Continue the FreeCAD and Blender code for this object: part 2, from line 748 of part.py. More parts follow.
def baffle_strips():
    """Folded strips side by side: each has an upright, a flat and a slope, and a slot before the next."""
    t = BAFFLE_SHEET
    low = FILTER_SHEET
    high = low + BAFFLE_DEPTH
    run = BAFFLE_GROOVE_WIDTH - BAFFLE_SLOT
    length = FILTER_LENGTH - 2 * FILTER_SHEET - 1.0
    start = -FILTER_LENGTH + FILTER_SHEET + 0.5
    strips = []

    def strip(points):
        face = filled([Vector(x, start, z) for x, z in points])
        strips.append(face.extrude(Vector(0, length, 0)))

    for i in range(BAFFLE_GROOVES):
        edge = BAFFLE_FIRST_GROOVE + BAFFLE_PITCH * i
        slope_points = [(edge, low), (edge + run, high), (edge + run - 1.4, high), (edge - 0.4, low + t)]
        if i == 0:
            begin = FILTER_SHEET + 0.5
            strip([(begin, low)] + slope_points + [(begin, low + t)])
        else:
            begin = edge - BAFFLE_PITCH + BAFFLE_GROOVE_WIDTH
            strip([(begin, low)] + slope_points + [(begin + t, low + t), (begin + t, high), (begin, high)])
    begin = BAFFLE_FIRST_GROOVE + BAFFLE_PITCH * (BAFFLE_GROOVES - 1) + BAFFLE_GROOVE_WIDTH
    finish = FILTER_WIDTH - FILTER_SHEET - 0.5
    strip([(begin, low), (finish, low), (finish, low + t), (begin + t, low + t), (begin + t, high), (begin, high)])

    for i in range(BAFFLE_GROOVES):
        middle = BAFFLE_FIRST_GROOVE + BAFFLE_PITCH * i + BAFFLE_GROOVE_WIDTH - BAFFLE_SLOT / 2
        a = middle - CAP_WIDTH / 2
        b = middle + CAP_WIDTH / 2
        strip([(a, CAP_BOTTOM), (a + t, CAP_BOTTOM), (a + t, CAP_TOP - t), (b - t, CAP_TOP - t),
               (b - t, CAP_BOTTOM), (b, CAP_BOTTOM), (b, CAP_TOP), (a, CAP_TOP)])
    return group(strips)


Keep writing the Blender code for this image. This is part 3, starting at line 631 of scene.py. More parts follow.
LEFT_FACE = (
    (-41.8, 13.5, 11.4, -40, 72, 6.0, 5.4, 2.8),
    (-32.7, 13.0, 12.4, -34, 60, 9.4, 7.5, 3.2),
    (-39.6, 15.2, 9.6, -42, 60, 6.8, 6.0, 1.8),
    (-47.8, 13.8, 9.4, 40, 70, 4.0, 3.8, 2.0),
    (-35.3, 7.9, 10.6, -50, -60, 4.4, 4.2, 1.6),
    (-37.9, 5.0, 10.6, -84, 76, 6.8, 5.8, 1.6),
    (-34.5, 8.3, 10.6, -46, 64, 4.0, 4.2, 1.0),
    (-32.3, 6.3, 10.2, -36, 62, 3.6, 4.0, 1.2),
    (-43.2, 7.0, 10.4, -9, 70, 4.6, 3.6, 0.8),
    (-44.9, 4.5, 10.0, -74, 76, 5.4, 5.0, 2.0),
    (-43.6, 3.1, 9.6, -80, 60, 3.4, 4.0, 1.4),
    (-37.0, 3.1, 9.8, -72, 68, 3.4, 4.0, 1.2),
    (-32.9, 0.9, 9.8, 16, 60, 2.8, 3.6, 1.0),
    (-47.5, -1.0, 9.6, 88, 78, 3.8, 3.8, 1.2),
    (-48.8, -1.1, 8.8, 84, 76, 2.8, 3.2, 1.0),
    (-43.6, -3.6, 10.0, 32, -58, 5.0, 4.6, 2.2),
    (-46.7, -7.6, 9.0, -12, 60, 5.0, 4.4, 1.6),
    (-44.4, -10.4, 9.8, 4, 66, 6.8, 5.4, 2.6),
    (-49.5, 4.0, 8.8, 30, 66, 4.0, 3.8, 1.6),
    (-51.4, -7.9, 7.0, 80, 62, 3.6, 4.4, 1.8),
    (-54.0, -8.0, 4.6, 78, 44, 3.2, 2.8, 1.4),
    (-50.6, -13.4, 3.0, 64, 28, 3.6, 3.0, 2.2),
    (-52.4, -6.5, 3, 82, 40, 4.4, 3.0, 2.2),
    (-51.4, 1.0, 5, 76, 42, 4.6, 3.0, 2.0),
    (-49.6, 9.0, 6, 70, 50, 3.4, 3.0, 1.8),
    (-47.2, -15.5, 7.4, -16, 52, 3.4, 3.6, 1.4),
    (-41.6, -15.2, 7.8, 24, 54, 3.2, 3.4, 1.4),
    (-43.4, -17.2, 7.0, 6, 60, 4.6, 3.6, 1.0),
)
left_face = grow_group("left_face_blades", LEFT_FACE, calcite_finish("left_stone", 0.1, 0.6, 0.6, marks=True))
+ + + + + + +
Requirements — Would you give the material above again, complete and exact?

Task result —
Continue the FreeCAD and Blender code for this object: part 2, from line 748 of part.py. More parts follow.
def baffle_strips():
    """Folded strips side by side: each has an upright, a flat and a slope, and a slot before the next."""
    t = BAFFLE_SHEET
    low = FILTER_SHEET
    high = low + BAFFLE_DEPTH
    run = BAFFLE_GROOVE_WIDTH - BAFFLE_SLOT
    length = FILTER_LENGTH - 2 * FILTER_SHEET - 1.0
    start = -FILTER_LENGTH + FILTER_SHEET + 0.5
    strips = []

    def strip(points):
        face = filled([Vector(x, start, z) for x, z in points])
        strips.append(face.extrude(Vector(0, length, 0)))

    for i in range(BAFFLE_GROOVES):
        edge = BAFFLE_FIRST_GROOVE + BAFFLE_PITCH * i
        slope_points = [(edge, low), (edge + run, high), (edge + run - 1.4, high), (edge - 0.4, low + t)]
        if i == 0:
            begin = FILTER_SHEET + 0.5
            strip([(begin, low)] + slope_points + [(begin, low + t)])
        else:
            begin = edge - BAFFLE_PITCH + BAFFLE_GROOVE_WIDTH
            strip([(begin, low)] + slope_points + [(begin + t, low + t), (begin + t, high), (begin, high)])
    begin = BAFFLE_FIRST_GROOVE + BAFFLE_PITCH * (BAFFLE_GROOVES - 1) + BAFFLE_GROOVE_WIDTH
    finish = FILTER_WIDTH - FILTER_SHEET - 0.5
    strip([(begin, low), (finish, low), (finish, low + t), (begin + t, low + t), (begin + t, high), (begin, high)])

    for i in range(BAFFLE_GROOVES):
        middle = BAFFLE_FIRST_GROOVE + BAFFLE_PITCH * i + BAFFLE_GROOVE_WIDTH - BAFFLE_SLOT / 2
        a = middle - CAP_WIDTH / 2
        b = middle + CAP_WIDTH / 2
        strip([(a, CAP_BOTTOM), (a + t, CAP_BOTTOM), (a + t, CAP_TOP - t), (b - t, CAP_TOP - t),
               (b - t, CAP_BOTTOM), (b, CAP_BOTTOM), (b, CAP_TOP), (a, CAP_TOP)])
    return group(strips)


Keep writing the Blender code for this image. This is part 3, starting at line 631 of scene.py. More parts follow.
LEFT_FACE = (
    (-41.8, 13.5, 11.4, -40, 72, 6.0, 5.4, 2.8),
    (-32.7, 13.0, 12.4, -34, 60, 9.4, 7.5, 3.2),
    (-39.6, 15.2, 9.6, -42, 60, 6.8, 6.0, 1.8),
    (-47.8, 13.8, 9.4, 40, 70, 4.0, 3.8, 2.0),
    (-35.3, 7.9, 10.6, -50, -60, 4.4, 4.2, 1.6),
    (-37.9, 5.0, 10.6, -84, 76, 6.8, 5.8, 1.6),
    (-34.5, 8.3, 10.6, -46, 64, 4.0, 4.2, 1.0),
    (-32.3, 6.3, 10.2, -36, 62, 3.6, 4.0, 1.2),
    (-43.2, 7.0, 10.4, -9, 70, 4.6, 3.6, 0.8),
    (-44.9, 4.5, 10.0, -74, 76, 5.4, 5.0, 2.0),
    (-43.6, 3.1, 9.6, -80, 60, 3.4, 4.0, 1.4),
    (-37.0, 3.1, 9.8, -72, 68, 3.4, 4.0, 1.2),
    (-32.9, 0.9, 9.8, 16, 60, 2.8, 3.6, 1.0),
    (-47.5, -1.0, 9.6, 88, 78, 3.8, 3.8, 1.2),
    (-48.8, -1.1, 8.8, 84, 76, 2.8, 3.2, 1.0),
    (-43.6, -3.6, 10.0, 32, -58, 5.0, 4.6, 2.2),
    (-46.7, -7.6, 9.0, -12, 60, 5.0, 4.4, 1.6),
    (-44.4, -10.4, 9.8, 4, 66, 6.8, 5.4, 2.6),
    (-49.5, 4.0, 8.8, 30, 66, 4.0, 3.8, 1.6),
    (-51.4, -7.9, 7.0, 80, 62, 3.6, 4.4, 1.8),
    (-54.0, -8.0, 4.6, 78, 44, 3.2, 2.8, 1.4),
    (-50.6, -13.4, 3.0, 64, 28, 3.6, 3.0, 2.2),
    (-52.4, -6.5, 3, 82, 40, 4.4, 3.0, 2.2),
    (-51.4, 1.0, 5, 76, 42, 4.6, 3.0, 2.0),
    (-49.6, 9.0, 6, 70, 50, 3.4, 3.0, 1.8),
    (-47.2, -15.5, 7.4, -16, 52, 3.4, 3.6, 1.4),
    (-41.6, -15.2, 7.8, 24, 54, 3.2, 3.4, 1.4),
    (-43.4, -17.2, 7.0, 6, 60, 4.6, 3.6, 1.0),
)
left_face = grow_group("left_face_blades", LEFT_FACE, calcite_finish("left_stone", 0.1, 0.6, 0.6, marks=True))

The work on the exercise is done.